• What you have to do: Please print every record below exactly as it appears.
* BEGIN Extracted information *
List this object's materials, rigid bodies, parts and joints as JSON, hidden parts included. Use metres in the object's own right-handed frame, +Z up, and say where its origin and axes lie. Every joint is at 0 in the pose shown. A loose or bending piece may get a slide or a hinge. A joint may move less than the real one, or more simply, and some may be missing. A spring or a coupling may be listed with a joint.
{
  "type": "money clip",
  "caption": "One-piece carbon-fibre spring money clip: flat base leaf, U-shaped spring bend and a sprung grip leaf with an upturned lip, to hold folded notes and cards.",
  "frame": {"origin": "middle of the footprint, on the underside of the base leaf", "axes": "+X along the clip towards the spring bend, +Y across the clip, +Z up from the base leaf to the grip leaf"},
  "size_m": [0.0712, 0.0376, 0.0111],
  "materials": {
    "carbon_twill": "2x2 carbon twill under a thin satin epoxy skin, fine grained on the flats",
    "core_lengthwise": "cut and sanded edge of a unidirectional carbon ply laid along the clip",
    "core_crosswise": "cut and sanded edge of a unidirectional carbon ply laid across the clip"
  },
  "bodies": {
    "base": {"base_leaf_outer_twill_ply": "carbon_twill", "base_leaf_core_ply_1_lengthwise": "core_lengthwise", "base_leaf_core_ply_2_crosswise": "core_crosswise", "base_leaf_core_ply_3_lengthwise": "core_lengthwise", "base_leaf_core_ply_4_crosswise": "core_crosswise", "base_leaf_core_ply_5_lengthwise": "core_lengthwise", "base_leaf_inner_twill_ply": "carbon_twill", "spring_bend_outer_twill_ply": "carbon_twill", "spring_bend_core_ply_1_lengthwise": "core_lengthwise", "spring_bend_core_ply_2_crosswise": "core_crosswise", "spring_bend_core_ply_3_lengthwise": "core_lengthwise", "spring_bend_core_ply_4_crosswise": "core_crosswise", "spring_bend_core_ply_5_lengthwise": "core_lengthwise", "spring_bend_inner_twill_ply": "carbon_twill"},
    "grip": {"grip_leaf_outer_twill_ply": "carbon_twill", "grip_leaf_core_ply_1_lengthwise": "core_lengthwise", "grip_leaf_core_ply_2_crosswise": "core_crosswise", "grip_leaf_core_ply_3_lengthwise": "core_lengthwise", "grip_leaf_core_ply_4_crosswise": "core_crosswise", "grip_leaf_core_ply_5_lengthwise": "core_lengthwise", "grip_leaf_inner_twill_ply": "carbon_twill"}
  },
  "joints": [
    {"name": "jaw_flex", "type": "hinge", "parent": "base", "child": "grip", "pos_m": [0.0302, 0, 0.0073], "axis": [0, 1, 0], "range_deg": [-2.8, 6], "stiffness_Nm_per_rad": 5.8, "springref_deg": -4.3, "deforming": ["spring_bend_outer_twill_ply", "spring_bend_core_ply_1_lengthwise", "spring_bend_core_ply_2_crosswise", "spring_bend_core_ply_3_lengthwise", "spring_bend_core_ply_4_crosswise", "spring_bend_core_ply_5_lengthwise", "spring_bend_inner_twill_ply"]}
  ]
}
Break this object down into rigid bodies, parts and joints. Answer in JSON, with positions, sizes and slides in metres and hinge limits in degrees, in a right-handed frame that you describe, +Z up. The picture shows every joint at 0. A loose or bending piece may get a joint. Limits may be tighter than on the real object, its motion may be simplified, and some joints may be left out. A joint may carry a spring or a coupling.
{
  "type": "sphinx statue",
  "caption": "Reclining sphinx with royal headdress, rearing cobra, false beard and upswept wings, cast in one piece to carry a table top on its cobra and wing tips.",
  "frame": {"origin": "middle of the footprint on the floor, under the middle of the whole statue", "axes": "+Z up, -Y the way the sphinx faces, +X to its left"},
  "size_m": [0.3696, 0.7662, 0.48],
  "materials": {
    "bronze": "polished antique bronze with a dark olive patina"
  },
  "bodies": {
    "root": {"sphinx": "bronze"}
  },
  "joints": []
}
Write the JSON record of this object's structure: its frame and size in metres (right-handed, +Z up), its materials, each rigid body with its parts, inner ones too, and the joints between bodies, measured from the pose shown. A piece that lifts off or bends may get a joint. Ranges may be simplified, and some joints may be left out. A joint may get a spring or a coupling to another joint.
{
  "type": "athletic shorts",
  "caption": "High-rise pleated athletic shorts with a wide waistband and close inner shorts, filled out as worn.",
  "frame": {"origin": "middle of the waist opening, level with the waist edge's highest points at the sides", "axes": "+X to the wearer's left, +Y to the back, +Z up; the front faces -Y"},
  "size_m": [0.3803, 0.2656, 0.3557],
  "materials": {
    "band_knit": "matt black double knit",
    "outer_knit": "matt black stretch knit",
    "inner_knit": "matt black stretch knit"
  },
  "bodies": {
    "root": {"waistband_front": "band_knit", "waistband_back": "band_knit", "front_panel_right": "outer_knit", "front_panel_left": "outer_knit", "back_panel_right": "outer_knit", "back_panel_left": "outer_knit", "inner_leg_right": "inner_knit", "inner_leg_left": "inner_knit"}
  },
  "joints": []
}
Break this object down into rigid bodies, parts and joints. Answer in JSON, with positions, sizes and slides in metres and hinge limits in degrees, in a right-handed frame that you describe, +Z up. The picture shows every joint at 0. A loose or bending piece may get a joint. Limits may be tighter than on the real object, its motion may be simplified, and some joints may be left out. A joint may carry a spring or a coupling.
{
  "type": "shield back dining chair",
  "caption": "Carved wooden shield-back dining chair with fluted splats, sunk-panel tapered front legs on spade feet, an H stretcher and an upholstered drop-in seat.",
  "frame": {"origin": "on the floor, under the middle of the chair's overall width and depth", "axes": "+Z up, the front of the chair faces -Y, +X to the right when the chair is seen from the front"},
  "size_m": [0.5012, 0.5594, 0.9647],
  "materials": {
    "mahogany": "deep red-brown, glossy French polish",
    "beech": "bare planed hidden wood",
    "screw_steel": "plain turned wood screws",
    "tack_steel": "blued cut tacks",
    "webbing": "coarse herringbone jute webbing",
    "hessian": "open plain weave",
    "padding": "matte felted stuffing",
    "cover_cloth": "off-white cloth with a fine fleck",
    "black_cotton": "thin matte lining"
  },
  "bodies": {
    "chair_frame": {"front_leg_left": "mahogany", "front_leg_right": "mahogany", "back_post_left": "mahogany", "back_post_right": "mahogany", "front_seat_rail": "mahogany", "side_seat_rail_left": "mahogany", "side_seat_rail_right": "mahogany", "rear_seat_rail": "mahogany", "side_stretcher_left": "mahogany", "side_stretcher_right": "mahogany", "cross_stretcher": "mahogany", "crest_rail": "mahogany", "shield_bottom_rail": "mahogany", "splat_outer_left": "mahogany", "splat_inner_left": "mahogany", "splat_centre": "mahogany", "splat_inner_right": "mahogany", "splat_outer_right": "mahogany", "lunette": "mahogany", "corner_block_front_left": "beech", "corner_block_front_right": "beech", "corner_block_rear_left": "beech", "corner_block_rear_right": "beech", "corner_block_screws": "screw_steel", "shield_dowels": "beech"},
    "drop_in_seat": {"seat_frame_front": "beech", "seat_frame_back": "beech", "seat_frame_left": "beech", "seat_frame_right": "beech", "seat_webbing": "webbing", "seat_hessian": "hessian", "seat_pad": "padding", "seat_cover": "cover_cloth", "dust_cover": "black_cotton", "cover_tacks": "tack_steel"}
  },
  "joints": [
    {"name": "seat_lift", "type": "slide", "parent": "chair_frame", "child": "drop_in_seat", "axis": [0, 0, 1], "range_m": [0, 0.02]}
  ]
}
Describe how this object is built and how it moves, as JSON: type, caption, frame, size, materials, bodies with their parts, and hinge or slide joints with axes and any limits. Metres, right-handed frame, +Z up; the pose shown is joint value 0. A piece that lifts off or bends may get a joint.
* END Extracted information *
• Exercise solution:
List this object's materials, rigid bodies, parts and joints as JSON, hidden parts included. Use metres in the object's own right-handed frame, +Z up, and say where its origin and axes lie. Every joint is at 0 in the pose shown. A loose or bending piece may get a slide or a hinge. A joint may move less than the real one, or more simply, and some may be missing. A spring or a coupling may be listed with a joint.
{
  "type": "money clip",
  "caption": "One-piece carbon-fibre spring money clip: flat base leaf, U-shaped spring bend and a sprung grip leaf with an upturned lip, to hold folded notes and cards.",
  "frame": {"origin": "middle of the footprint, on the underside of the base leaf", "axes": "+X along the clip towards the spring bend, +Y across the clip, +Z up from the base leaf to the grip leaf"},
  "size_m": [0.0712, 0.0376, 0.0111],
  "materials": {
    "carbon_twill": "2x2 carbon twill under a thin satin epoxy skin, fine grained on the flats",
    "core_lengthwise": "cut and sanded edge of a unidirectional carbon ply laid along the clip",
    "core_crosswise": "cut and sanded edge of a unidirectional carbon ply laid across the clip"
  },
  "bodies": {
    "base": {"base_leaf_outer_twill_ply": "carbon_twill", "base_leaf_core_ply_1_lengthwise": "core_lengthwise", "base_leaf_core_ply_2_crosswise": "core_crosswise", "base_leaf_core_ply_3_lengthwise": "core_lengthwise", "base_leaf_core_ply_4_crosswise": "core_crosswise", "base_leaf_core_ply_5_lengthwise": "core_lengthwise", "base_leaf_inner_twill_ply": "carbon_twill", "spring_bend_outer_twill_ply": "carbon_twill", "spring_bend_core_ply_1_lengthwise": "core_lengthwise", "spring_bend_core_ply_2_crosswise": "core_crosswise", "spring_bend_core_ply_3_lengthwise": "core_lengthwise", "spring_bend_core_ply_4_crosswise": "core_crosswise", "spring_bend_core_ply_5_lengthwise": "core_lengthwise", "spring_bend_inner_twill_ply": "carbon_twill"},
    "grip": {"grip_leaf_outer_twill_ply": "carbon_twill", "grip_leaf_core_ply_1_lengthwise": "core_lengthwise", "grip_leaf_core_ply_2_crosswise": "core_crosswise", "grip_leaf_core_ply_3_lengthwise": "core_lengthwise", "grip_leaf_core_ply_4_crosswise": "core_crosswise", "grip_leaf_core_ply_5_lengthwise": "core_lengthwise", "grip_leaf_inner_twill_ply": "carbon_twill"}
  },
  "joints": [
    {"name": "jaw_flex", "type": "hinge", "parent": "base", "child": "grip", "pos_m": [0.0302, 0, 0.0073], "axis": [0, 1, 0], "range_deg": [-2.8, 6], "stiffness_Nm_per_rad": 5.8, "springref_deg": -4.3, "deforming": ["spring_bend_outer_twill_ply", "spring_bend_core_ply_1_lengthwise", "spring_bend_core_ply_2_crosswise", "spring_bend_core_ply_3_lengthwise", "spring_bend_core_ply_4_crosswise", "spring_bend_core_ply_5_lengthwise", "spring_bend_inner_twill_ply"]}
  ]
}
Break this object down into rigid bodies, parts and joints. Answer in JSON, with positions, sizes and slides in metres and hinge limits in degrees, in a right-handed frame that you describe, +Z up. The picture shows every joint at 0. A loose or bending piece may get a joint. Limits may be tighter than on the real object, its motion may be simplified, and some joints may be left out. A joint may carry a spring or a coupling.
{
  "type": "sphinx statue",
  "caption": "Reclining sphinx with royal headdress, rearing cobra, false beard and upswept wings, cast in one piece to carry a table top on its cobra and wing tips.",
  "frame": {"origin": "middle of the footprint on the floor, under the middle of the whole statue", "axes": "+Z up, -Y the way the sphinx faces, +X to its left"},
  "size_m": [0.3696, 0.7662, 0.48],
  "materials": {
    "bronze": "polished antique bronze with a dark olive patina"
  },
  "bodies": {
    "root": {"sphinx": "bronze"}
  },
  "joints": []
}
Write the JSON record of this object's structure: its frame and size in metres (right-handed, +Z up), its materials, each rigid body with its parts, inner ones too, and the joints between bodies, measured from the pose shown. A piece that lifts off or bends may get a joint. Ranges may be simplified, and some joints may be left out. A joint may get a spring or a coupling to another joint.
{
  "type": "athletic shorts",
  "caption": "High-rise pleated athletic shorts with a wide waistband and close inner shorts, filled out as worn.",
  "frame": {"origin": "middle of the waist opening, level with the waist edge's highest points at the sides", "axes": "+X to the wearer's left, +Y to the back, +Z up; the front faces -Y"},
  "size_m": [0.3803, 0.2656, 0.3557],
  "materials": {
    "band_knit": "matt black double knit",
    "outer_knit": "matt black stretch knit",
    "inner_knit": "matt black stretch knit"
  },
  "bodies": {
    "root": {"waistband_front": "band_knit", "waistband_back": "band_knit", "front_panel_right": "outer_knit", "front_panel_left": "outer_knit", "back_panel_right": "outer_knit", "back_panel_left": "outer_knit", "inner_leg_right": "inner_knit", "inner_leg_left": "inner_knit"}
  },
  "joints": []
}
Break this object down into rigid bodies, parts and joints. Answer in JSON, with positions, sizes and slides in metres and hinge limits in degrees, in a right-handed frame that you describe, +Z up. The picture shows every joint at 0. A loose or bending piece may get a joint. Limits may be tighter than on the real object, its motion may be simplified, and some joints may be left out. A joint may carry a spring or a coupling.
{
  "type": "shield back dining chair",
  "caption": "Carved wooden shield-back dining chair with fluted splats, sunk-panel tapered front legs on spade feet, an H stretcher and an upholstered drop-in seat.",
  "frame": {"origin": "on the floor, under the middle of the chair's overall width and depth", "axes": "+Z up, the front of the chair faces -Y, +X to the right when the chair is seen from the front"},
  "size_m": [0.5012, 0.5594, 0.9647],
  "materials": {
    "mahogany": "deep red-brown, glossy French polish",
    "beech": "bare planed hidden wood",
    "screw_steel": "plain turned wood screws",
    "tack_steel": "blued cut tacks",
    "webbing": "coarse herringbone jute webbing",
    "hessian": "open plain weave",
    "padding": "matte felted stuffing",
    "cover_cloth": "off-white cloth with a fine fleck",
    "black_cotton": "thin matte lining"
  },
  "bodies": {
    "chair_frame": {"front_leg_left": "mahogany", "front_leg_right": "mahogany", "back_post_left": "mahogany", "back_post_right": "mahogany", "front_seat_rail": "mahogany", "side_seat_rail_left": "mahogany", "side_seat_rail_right": "mahogany", "rear_seat_rail": "mahogany", "side_stretcher_left": "mahogany", "side_stretcher_right": "mahogany", "cross_stretcher": "mahogany", "crest_rail": "mahogany", "shield_bottom_rail": "mahogany", "splat_outer_left": "mahogany", "splat_inner_left": "mahogany", "splat_centre": "mahogany", "splat_inner_right": "mahogany", "splat_outer_right": "mahogany", "lunette": "mahogany", "corner_block_front_left": "beech", "corner_block_front_right": "beech", "corner_block_rear_left": "beech", "corner_block_rear_right": "beech", "corner_block_screws": "screw_steel", "shield_dowels": "beech"},
    "drop_in_seat": {"seat_frame_front": "beech", "seat_frame_back": "beech", "seat_frame_left": "beech", "seat_frame_right": "beech", "seat_webbing": "webbing", "seat_hessian": "hessian", "seat_pad": "padding", "seat_cover": "cover_cloth", "dust_cover": "black_cotton", "cover_tacks": "tack_steel"}
  },
  "joints": [
    {"name": "seat_lift", "type": "slide", "parent": "chair_frame", "child": "drop_in_seat", "axis": [0, 0, 1], "range_m": [0, 0.02]}
  ]
}
Describe how this object is built and how it moves, as JSON: type, caption, frame, size, materials, bodies with their parts, and hinge or slide joints with axes and any limits. Metres, right-handed frame, +Z up; the pose shown is joint value 0. A piece that lifts off or bends may get a joint.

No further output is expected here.